The shot came in the fourth quarter with three-and-a-half minutes left. Wilson was in shotgun when the ball was placed on the right hash of the 45-yard line. Twelve personnel was aligned to his right, with two tight ends and one running back filling out the end of the formation. Additionally, two receivers were off to his far left. When the play began, they cross released, with the outside receiver running across first in a design to slow or pick the defensive back covering the slot receiver, Baldwin.

At the top of his five-step drop, Wilson’s wrist came forward and the ball flew off his five fingers at the same time Baldwin ran underneath the outside receiver’s route and crossed over the 49-yard line. The cross release helped him get a step on the defender covering him and now it was vital that he maintained discipline down the sideline, where he would need to leave enough room for Wilson to place the ball on a back shoulder throw.

As Baldwin ran, he left plenty of room, moving nearly in between the 40-yard number and the sideline. The ball arched through the air and landed behind him and above his head. Wilson put it in a perfect place, where the defender could only defend it by playing through the receiver’s hands — a difficult technique to perform — and as a result, Baldwin was able to bring down the ball for 24 yards.

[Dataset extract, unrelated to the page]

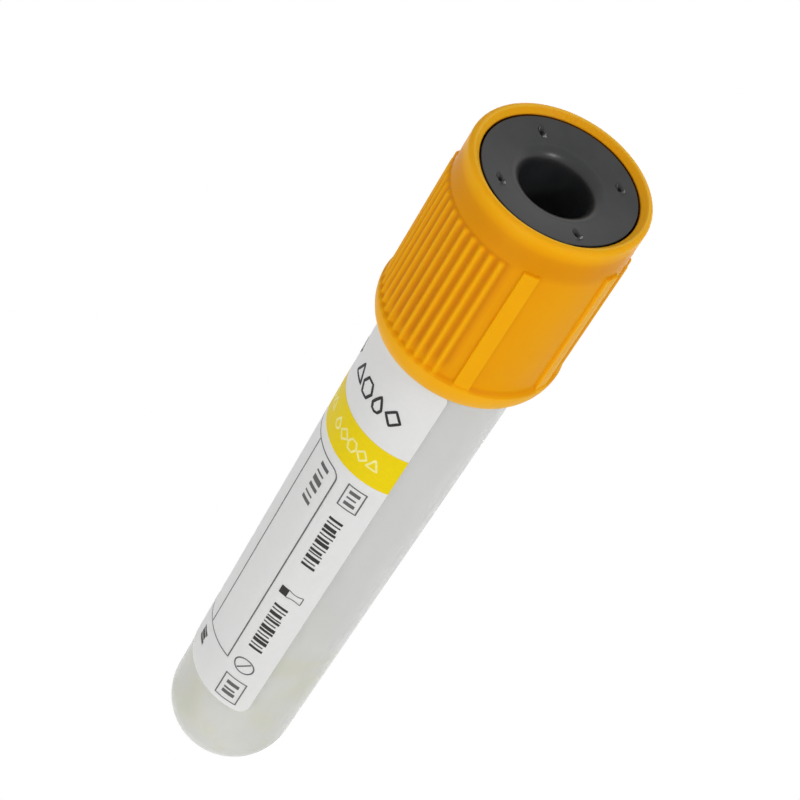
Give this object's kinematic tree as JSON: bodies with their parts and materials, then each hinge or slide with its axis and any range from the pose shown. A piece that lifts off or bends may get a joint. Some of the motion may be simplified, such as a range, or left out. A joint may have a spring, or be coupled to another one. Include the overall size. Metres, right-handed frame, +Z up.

Throws from the pocket like those are always needed because that’s ultimately where the game is played. But there’s also room for broken plays when a quarterback has to improvise. This is an underrated trait at the position, and it’s a reason why Wilson can be very good, as seen in the championship round against the 49ers when he completed 64 percent of his passes and kept many plays alive.

His finest scramble play may have come when he netted the offense a 51-yard gain after a hellacious run. The Seahawks were on their own 38 on second-and-seven in the second quarter when Wilson lined up in a shotgun set. He was the only player in the backfield on an Empty formation that saw a Trips set (three pass catchers) to his right and a Twin set (two pass catchers) to his left.

After a quick motion by outside receiver Baldwin to the Trips side, Wilson caught the snap and rolled to his right. He looked for a quick throw to create a manageable third down but found no one open. His best option was the back-side receiver coming into his vision, but that required a throw across his body, a risky proposition. After rolling out past the 30-yard number, Wilson essentially hit a dead end and looked back across the field, but again found no one open. He was running out of time when the 49ers’ pass-rush suddenly started to close in on him. One linebacker nearly sacked him, but fortunately missed; Wilson was still alive and scrambling. He ran back to the near hash, abruptly turned his body, and quickly set his feet to throw downfield to Baldwin, who was working back to the middle after running a corner route. Baldwin found an opening between the two deep safeties and caught the pass inside the 20-yard line.

The scramble drill above was perhaps the finest illustration of Wilson’s capability on a broken play. He makes plays similar to the above example frequently, although not all see him scrambling for so long or such a long throw, and that’s one of the reasons why he’s so effective as a passer even in times when some think he’s struggling. If he continues to make deep throws within the pocket and outside of it, it’s hard to argue against him regardless of what the raw data shows. He’s playing better than the stat sheet says, anyway.

It may not always be pretty, but Wilson gets the job done.